_EXERCISE GOAL_: Below are some records; quote exactly the lines from the one that contains "Turn this picture" through the one that contains "over the centre.", inclusive, and no others.

_ENTRIES_:
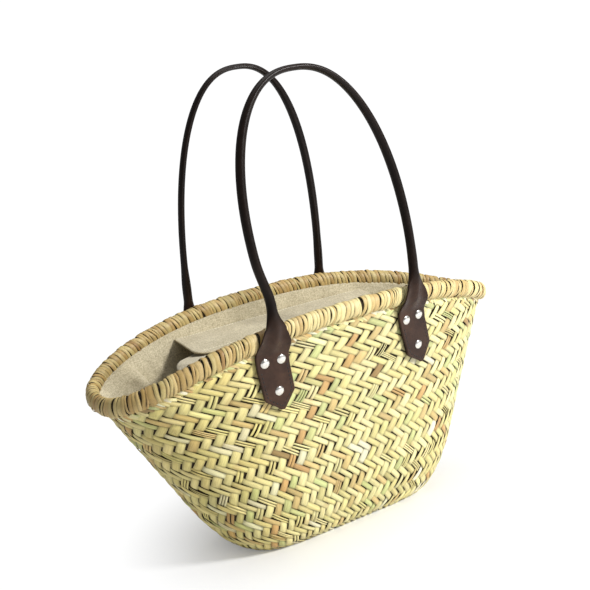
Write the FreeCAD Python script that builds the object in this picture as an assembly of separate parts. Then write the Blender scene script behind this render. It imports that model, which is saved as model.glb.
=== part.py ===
import FreeCAD, Part
import math
import os

os.makedirs("parts", exist_ok=True)

# Woven market basket: origin on the floor under the middle of the base, +X along the mouth to the
# pinched end, +Y to the back face, +Z up. Millimetres.

# Woven body: every level is a rounded oblong whose ends and faces have their own fullness.
BASE_HALF_LENGTH = 129.4
BASE_HALF_DEPTH = 57.9
SIDE_FLARE = 0.546           # half length gained for each unit of height
FACE_FLARE = 0.1224          # half depth gained for each unit of height
HEEL_HEIGHT = 58.8           # the wall is rounded under to the floor below this height
HEEL_INSET = 20.4
BASE_END_POWER = 0.337
BASE_FACE_POWER = 1.086
LEFT_END_POWER = 0.563
LEFT_FACE_POWER = 0.718
RIGHT_END_POWER = 0.912
RIGHT_FACE_POWER = 1.284
WALL = 4.0
HEEL_THICKENING = 0.8

# Mouth and rim roll: the rim droops from its middle to both ends.
RIM_HEIGHT = 237.4
MOUTH_HALF_LENGTH = 235.0
RIM_DROOP = 44.3
DROOP_POWER = 2.43
RIM_HALF_WIDTH = 6.5
RIM_HALF_HEIGHT = 9.0
RIM_CORE_HALF_WIDTH = 4.0
RIM_CORE_HALF_HEIGHT = 6.4
RIM_CORE_GAP = 0.15
WALL_TOP_DROP = 10.0         # the wall stops this far under the rim's centre line

# Canvas lining, standing off the wall by the room that the rivet backs need.
LINING_DEPTH = 7.0
LINING = 1.0
LINING_FLOOR = 5.0
LINING_TOP_DROP = 11.5
SIDE_SEAM_GAP = 0.3

# Closing flaps, sewn to the lining along straight seams; the back flap lies on the front one.
FLAP = 1.4
BACK_SEAM_HEIGHT = 216.0
FRONT_SEAM_HEIGHT = 212.0
SEAM_STANDOFF = 1.4          # seam to the lining's inner face
FLAP_EDGE_GAP = 0.9          # flap edge to hinge line
BAND_EDGE_GAP = 1.3          # sewn band edge to hinge line
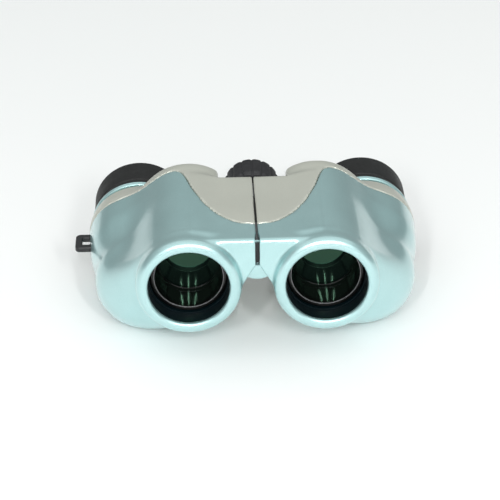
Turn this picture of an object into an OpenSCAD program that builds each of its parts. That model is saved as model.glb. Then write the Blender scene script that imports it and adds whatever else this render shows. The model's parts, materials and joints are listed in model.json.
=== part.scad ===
// Compact reverse-porro binoculars, lying on a table with the objectives facing -Y.
// X is left and right, +Y runs from the objectives to the eyepieces, Z = 0 is the table.
// The left half is the fixed body. The right half folds about the hinge line over the centre.

/* [Optical layout] */
// Distance of each objective axis from the middle plane
objective_x = 20.2; // [20:0.1:20.4]
// Height of the objective axes above the table
objective_z = 25.4; // [25.2:0.1:25.6]
// Distance of each eyepiece axis from the middle plane
eyepiece_x = 35.5; // [35.3:0.1:35.7]
// Height of the hinge line above the table
hinge_z = 32; // [31.8:0.1:32.2]

/* [Housing] */
// Front plane of the objective rims
rim_y = -39; // [-39.4:0.1:-38.8]
// Radius of the housing around the objective barrel
tube_r = 15.6; // [15.5:0.1:15.8]
// Radius of the housing around the eyepiece, which rests on the table
pod_r = 15.9; // [15.8:0.1:16.1]
// Height of the bridge between the two halves
bridge_top = 39.7; // [39.5:0.1:39.9]
// Wall thickness of the moulded covers
wall = 1.8; // [1.6:0.1:1.8]
// Half the slit between the two halves
slit = 0.25; // [0.2:0.05:0.35]
// Half angle of the open V under the bridge
v_angle = 31; // [30:1:31]
// Depth of the flat that the pods rest on
foot_cut = 0.25; // [0.2:0.05:0.3]

/* [Optics] */
// Bore radius at the mouth of the objective barrel
mouth_r = 11.9; // [11.9:0.05:12]
// Outer radius of the sliding objective cell
cell_r = 11.55; // [11.5:0.01:11.56]
// Radius of the objective lens
lens_r = 10.5; // [10.3:0.1:10.5]
// Width of the prisms
prism_w = 11; // [10.5:0.1:11]

/* [Eyepieces and focus] */
// Outer radius of the rubber eyecups
cup_r = 14.7; // [14.5:0.1:14.8]
// Outer radius of the coloured eyepiece rings
ring_r = 15.2; // [15:0.1:15.3]
// End of the eyecups
cup_end = 33.1; // [32.9:0.1:33.3]
// Outer radius of the focus wheel
wheel_r = 8.5; // [8.3:0.1:8.6]
// Number of ribs around the focus wheel
wheel_ribs = 16; // [12:1:20]

/* [Hidden] */

LEFT = -1;
RIGHT = 1;
FINE = 96;
SOFT = 32;
FIT = 0.05;

// Housing, from front to rear
eyepiece_z = pod_r - foot_cut;
tube_end = 13.6;
pod_end = 15.8;
notch_x = 10.5;
notch_y = 4.4;
bridge_y = rim_y + 2.7;
rim_lip = 1.4;
pod_front = -13;
pod_nose_r = 14;
belly = [23.1, 13.1, 8.6];
seam_gap = 0.08;
tongue = 60;

// Hinge, front knuckles first
knuckle_r = 6;
hinge_room = knuckle_r + 0.35;
pin_r = 2.5;
knuckle_front = [-33.3, -28.3];
knuckle_front_right = [-28, -22.4];
knuckle_rear_right = [-6, -2];
knuckle_rear = [-1.7, 2.4];
rail = [6.4, 10.4, 34.4, 37.2];
bush_r = 3.2;

// Focus mechanism
shaft_r = 2;
pilot_r = 1.2;
groove = [-17.75, -14.85];
groove_r = 3.5;
arm_y = [-17.6, -15];
wheel_y = [4.8, 14.6];
travel = 2.5;
sleeve_gap = [knuckle_front_right[1] + 0.2, knuckle_rear_right[0] - 0.6];

// Objective barrel
sleeve_front = rim_y + rim_lip;
sleeve_end = -15;
mouth_depth = 4.8;
sleeve_r = 12.9;
cell_y = [-32, -17.6];
lens_seat = -22.3;

// Prism folds: the beam goes from the objective axis to knee, then to the eyepiece axis
turn = 45;
shift = norm([eyepiece_x - objective_x, eyepiece_z - objective_z]);
slope = atan2(eyepiece_z - objective_z, eyepiece_x - objective_x);
leg = shift * cos(turn);
knee = [objective_x + leg * cos(slope - turn), objective_z + leg * sin(slope - turn)];
prism_y = [-2.2, -1];
ridge = 1.2;

// Eyepiece
neck_r = 12.4;
barrel_r = 11;
ring_y = [17, 18.8];

// Plan line where the front shell meets the rear cover, as x and y
SEAM = [
  [0, -26.2], [4, -25.9], [6.5, -24.6], [9, -22.5], [11.9, -19], [14.8, -14.7], [16.8, -10.2], [18.6, -5.4],
  [20.4, 1.6], [21.2, 4.1], [22.2, 5.9], [23.4, 7], [24.7, 7.5], [31.5, 7.6], [38, 7.8], [43, 8.3], [47.5, 9.1],
  [52, 9.5]
];

module on_side(side) mirror([side < 0 ? 1 : 0, 0, 0]) children();

// A straight cylinder along Y
module rod(x, z, r, y0, y1, fn = FINE)
  translate([x, y0, z]) rotate([-90, 0, 0]) cylinder(h = y1 - y0, r = r, $fn = fn);

// A solid of revolution about an axis along Y, from [radius, y] points
module turned(x, z, profile)
  translate([x, 0, z]) rotate([-90, 0, 0]) rotate_extrude($fn = FINE) polygon(profile);

// A flat plate across Y, from an outline in X and Z
module plate(y0, y1) translate([0, y1, 0]) rotate([90, 0, 0]) linear_extrude(y1 - y0) children();

module block(x, y, z) translate([x[0], y[0], z[0]]) cube([x[1] - x[0], y[1] - y[0], z[1] - z[0]]);

// ---------- Housing ----------

module section(x, z, r, y0, y1) rod(x, z, r, y0, y1, SOFT);

module ball(x, y, z, r) translate([x, y, z]) sphere(r = r, $fn = SOFT);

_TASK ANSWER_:
Turn this picture of an object into an OpenSCAD program that builds each of its parts. That model is saved as model.glb. Then write the Blender scene script that imports it and adds whatever else this render shows. The model's parts, materials and joints are listed in model.json.
=== part.scad ===
// Compact reverse-porro binoculars, lying on a table with the objectives facing -Y.
// X is left and right, +Y runs from the objectives to the eyepieces, Z = 0 is the table.
// The left half is the fixed body. The right half folds about the hinge line over the centre.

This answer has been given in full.